Et un cul sec pour la Kronenbourg, "bière alsacienne" apprécié des chefs cuisiniers français !

Virage
27/12/2021 à 05:02

J’ai vu les 3 premiers épisodes et je vous trouve un peu dur avec la série. Je concède que l’histoire est d’une niaiserie sans nom, mais l’intérêt réside principalement à repérer les « clichés » (mot français utilisé tel quel dans les pays anglophones) façon Easter Eggs. Certains prêtent à sourire et possèdent un fond de vérité, d’autres on ne comprend franchement pas… Je lance d’ailleurs un défi : trouver une « dame pipi » aujourd’hui sur Paris! Apparemment on en trouverait à tous les coins de rues.
La palme revient pour le moment au train « couchettes » (à vapeur?) tout droit sortie du Crime de l’Orient Express d’Agatha Christie, compartiment avec finition bois acajou. J’ai eu un peu de mal à reconnaître mon train Corail…

Ahah
26/12/2021 à 00:59

Et pour être une française vivant à Londres je peux dire que si je buvais une gorgée à chaque fois que j’entends ou lis « mate » dans un texto, je serais bourrée tout au long de la journée!

Dsluc
25/12/2021 à 03:19

Franchement, j ai trouvé la première saison plutôt sympathique. De bons moments très drôles, des clichés (qui ne le sont pas toujours) sympathiques et jamais méchants, beaucoup d amour pour la France et un format 30 minutes qui convient parfaitement. Je n ai jamais compris cette détestation ultime pour cette série. Je n ai pas encore regardé la saison 2, mais la première était vraiment cool

Trop Serieux
24/12/2021 à 21:43

Bah, vous etes trop serieux. Cela n'est pas le plus recent film de Godard, Stanley Kubrick, ou Akira Kurosawa. Emily in Paris, c'est une coupe de sorbet, un peu trop sucre. On devrait seulement se demander si on s'est amuse, oui on non. Pour moi, c'est oui.
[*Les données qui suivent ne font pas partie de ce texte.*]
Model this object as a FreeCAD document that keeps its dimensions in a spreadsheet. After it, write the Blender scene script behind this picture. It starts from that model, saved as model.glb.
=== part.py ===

Etant de Toronto, avec un appart dans la 5eme, et vivant aussi en Californie, je me trouve dans un position d'en profiter d'EiP des deux cotes: j'aime la maniere qu'ils se moquent des Americains, et aussi des Francais. Oui, ce sont des cliches, mais il y a assez de verite dedans pour en rigoler. Je revois plusieurs de mes anciens experiences personnels (ex : confusion autour de la 1ere etage pour un francais, et un Americain.)

Se moquer des gens, cela n'est pas toujours bon. Mais EiP, fait par des Americains, se moque egalement de soi-meme. C'est tout fait avec de l'amour, et a la fin, ca donne envie de visiter Paris (et d'etre jeune et naif un fois de plus.)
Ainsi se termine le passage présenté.